** start **
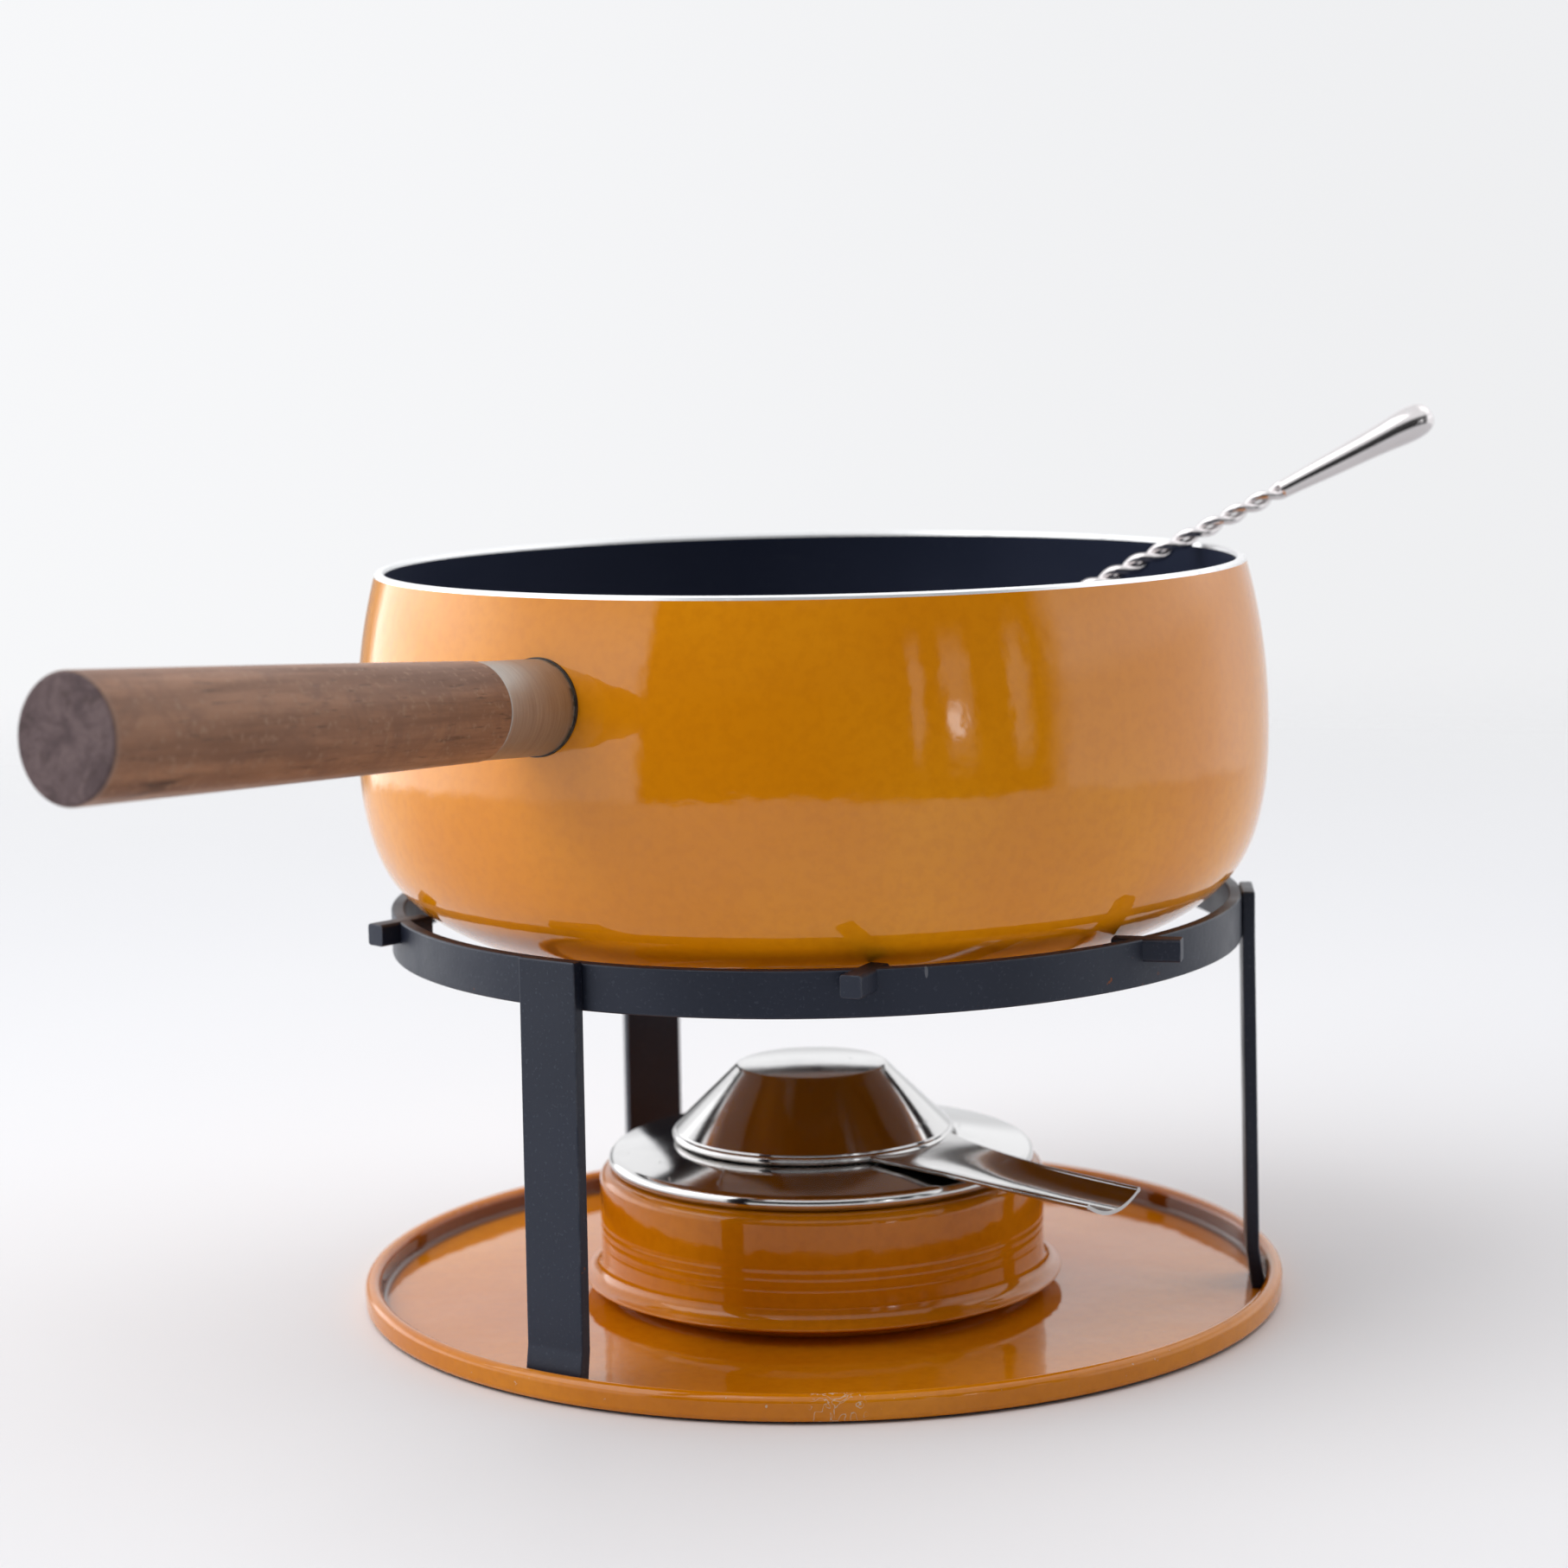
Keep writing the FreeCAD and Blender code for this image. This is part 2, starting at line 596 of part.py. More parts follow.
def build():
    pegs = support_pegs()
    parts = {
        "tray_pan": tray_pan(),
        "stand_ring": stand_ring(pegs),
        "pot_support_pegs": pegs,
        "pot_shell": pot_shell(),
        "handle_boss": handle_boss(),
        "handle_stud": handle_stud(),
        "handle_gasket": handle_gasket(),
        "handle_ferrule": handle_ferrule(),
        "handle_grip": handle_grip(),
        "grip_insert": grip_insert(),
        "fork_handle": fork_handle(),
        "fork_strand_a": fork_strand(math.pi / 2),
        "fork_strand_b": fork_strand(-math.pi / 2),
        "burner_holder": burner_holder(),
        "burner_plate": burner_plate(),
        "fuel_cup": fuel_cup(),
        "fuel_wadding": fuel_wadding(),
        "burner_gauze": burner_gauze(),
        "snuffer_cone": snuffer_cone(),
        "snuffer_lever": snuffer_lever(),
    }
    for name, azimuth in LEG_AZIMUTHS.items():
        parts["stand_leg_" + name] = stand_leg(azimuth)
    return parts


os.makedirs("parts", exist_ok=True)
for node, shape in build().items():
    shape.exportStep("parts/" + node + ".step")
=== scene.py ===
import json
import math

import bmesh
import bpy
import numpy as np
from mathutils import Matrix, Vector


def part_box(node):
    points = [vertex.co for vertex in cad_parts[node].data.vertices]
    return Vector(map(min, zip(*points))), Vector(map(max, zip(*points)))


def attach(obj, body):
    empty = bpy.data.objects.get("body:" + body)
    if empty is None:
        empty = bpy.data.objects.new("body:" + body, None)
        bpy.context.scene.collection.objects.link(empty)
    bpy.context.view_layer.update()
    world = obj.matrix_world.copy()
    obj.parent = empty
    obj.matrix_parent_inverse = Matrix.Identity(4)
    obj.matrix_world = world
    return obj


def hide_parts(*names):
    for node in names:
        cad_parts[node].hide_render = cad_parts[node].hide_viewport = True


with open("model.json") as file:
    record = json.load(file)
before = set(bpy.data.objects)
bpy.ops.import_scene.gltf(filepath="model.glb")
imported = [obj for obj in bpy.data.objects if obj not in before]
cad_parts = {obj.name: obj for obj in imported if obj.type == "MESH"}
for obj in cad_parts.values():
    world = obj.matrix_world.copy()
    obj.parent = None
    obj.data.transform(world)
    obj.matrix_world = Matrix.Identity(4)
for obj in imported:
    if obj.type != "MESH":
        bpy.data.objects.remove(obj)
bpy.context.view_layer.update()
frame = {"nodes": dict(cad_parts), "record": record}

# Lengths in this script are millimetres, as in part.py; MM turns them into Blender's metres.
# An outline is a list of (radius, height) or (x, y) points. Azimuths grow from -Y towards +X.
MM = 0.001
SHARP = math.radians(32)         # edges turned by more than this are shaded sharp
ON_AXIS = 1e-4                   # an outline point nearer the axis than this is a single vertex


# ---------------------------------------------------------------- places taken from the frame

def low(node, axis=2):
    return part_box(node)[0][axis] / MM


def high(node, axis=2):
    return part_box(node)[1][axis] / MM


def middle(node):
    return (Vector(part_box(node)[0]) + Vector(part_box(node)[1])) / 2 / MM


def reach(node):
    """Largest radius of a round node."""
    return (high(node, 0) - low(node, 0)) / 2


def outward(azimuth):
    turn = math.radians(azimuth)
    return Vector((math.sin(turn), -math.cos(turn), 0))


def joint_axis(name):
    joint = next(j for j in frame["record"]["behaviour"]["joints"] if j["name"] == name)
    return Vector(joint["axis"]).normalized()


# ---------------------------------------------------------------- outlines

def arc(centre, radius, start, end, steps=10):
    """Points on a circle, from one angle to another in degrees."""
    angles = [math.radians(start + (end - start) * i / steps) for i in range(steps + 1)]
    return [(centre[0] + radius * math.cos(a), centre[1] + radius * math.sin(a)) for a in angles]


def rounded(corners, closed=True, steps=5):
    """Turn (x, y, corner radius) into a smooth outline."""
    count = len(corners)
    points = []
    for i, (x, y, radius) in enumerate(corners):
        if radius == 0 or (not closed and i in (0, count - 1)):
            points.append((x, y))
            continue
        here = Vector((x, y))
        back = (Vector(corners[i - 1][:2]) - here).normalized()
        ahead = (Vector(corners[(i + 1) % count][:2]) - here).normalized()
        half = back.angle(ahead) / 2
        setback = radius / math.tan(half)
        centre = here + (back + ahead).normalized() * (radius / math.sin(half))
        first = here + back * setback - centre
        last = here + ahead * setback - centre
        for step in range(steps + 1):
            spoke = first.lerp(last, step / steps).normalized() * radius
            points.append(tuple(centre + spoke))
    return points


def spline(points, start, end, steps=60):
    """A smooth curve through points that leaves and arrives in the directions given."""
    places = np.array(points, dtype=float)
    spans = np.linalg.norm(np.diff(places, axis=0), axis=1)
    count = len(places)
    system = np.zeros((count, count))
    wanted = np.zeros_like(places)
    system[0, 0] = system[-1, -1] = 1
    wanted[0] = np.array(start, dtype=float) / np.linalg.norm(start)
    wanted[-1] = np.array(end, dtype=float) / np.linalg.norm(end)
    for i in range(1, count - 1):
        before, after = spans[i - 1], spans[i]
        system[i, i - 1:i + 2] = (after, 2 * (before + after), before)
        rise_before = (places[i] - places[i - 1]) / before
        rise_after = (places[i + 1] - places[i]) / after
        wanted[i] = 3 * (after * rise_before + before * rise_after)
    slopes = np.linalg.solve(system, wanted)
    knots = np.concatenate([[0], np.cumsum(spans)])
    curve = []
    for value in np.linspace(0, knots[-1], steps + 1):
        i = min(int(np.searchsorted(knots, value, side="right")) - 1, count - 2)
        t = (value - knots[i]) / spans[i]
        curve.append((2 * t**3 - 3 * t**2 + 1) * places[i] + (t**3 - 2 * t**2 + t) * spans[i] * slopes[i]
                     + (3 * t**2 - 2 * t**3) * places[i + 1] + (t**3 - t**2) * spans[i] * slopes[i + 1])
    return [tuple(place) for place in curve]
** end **
PROBLEM STATEMENT: Exactly how many lines of the listing above contain the string "json"? Give no more than the number.

CORRECT ANSWER: 3